Tamaqua is a variation or Anglicization of the Delaware Indian word tëmakwe, meaning beaver but more than just the animal, it is a hunter's hint that in context means place where the beavers live and can be found in great quantity or alternatively a "beaver stream".
Little Schuylkill River, formerly the Tamaguay, near Tamaqua |
The name shares nothing with "running or flowing water" and in fact connotes an opposite meaning, hindered in flowing by the profusion of beaver dams.
The name is not related to any other native language - Iroquoian, whether Susquehannock, Tuscaroran or of the Five Nation confederation in New York.
The name has nothing to do with Chief Tamaqua a Delaware leader in western Pennsylvania or Ohio, other than his name means "beaver". The differences in distance and time are too great.
The name has nothing to do w ith signers of early Indian treaties and land sales, such as Tamanend. Tamack or Tamage. Again the differences in time and place are even greater.
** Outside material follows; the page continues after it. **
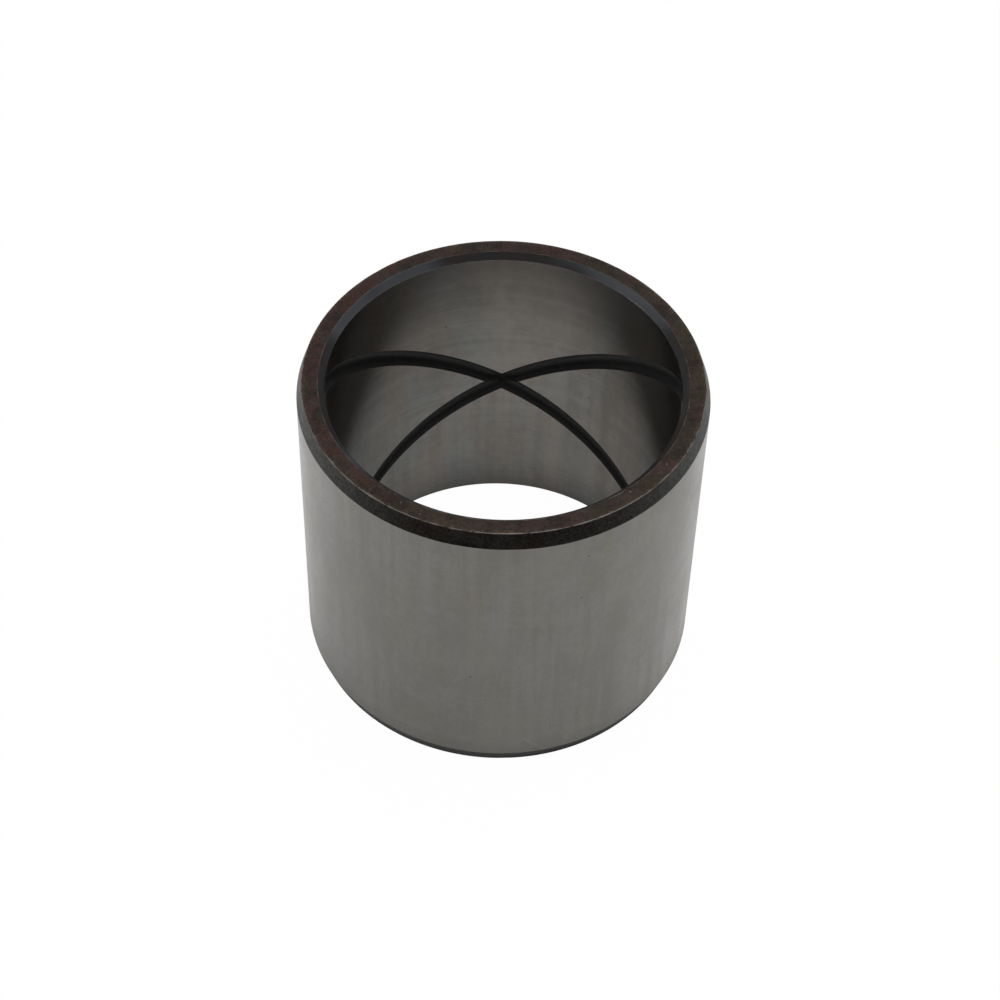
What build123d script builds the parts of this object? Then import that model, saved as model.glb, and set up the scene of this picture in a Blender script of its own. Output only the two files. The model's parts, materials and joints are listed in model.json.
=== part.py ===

Mahr puts ir best stating, "in Schuylkill Co., on the Tamaqua river, there occurs another place name, Tamaqua. [A]...Delaware 'hunters' hints.' … Heckewelder likewise listed the true Delaware name form for present Tamaque (Heckewelder, 1834: 361). He wrote Tamaquon and stated that its correct Delaware version was Tamaquehanne "or (short) Tamdkhanne, the Indian name, as it stands on record, for Little Schuylkill." His interpretation is "beaver stream." The Delaware term is a compound of t*machkw} - (also amochk, Zeisberger 1887: 20) 'a beaver,' and -hane (-han]k, -hana) 'stream, creek, river (in compounds)'; comp., Zeisberger, (1887: 160)."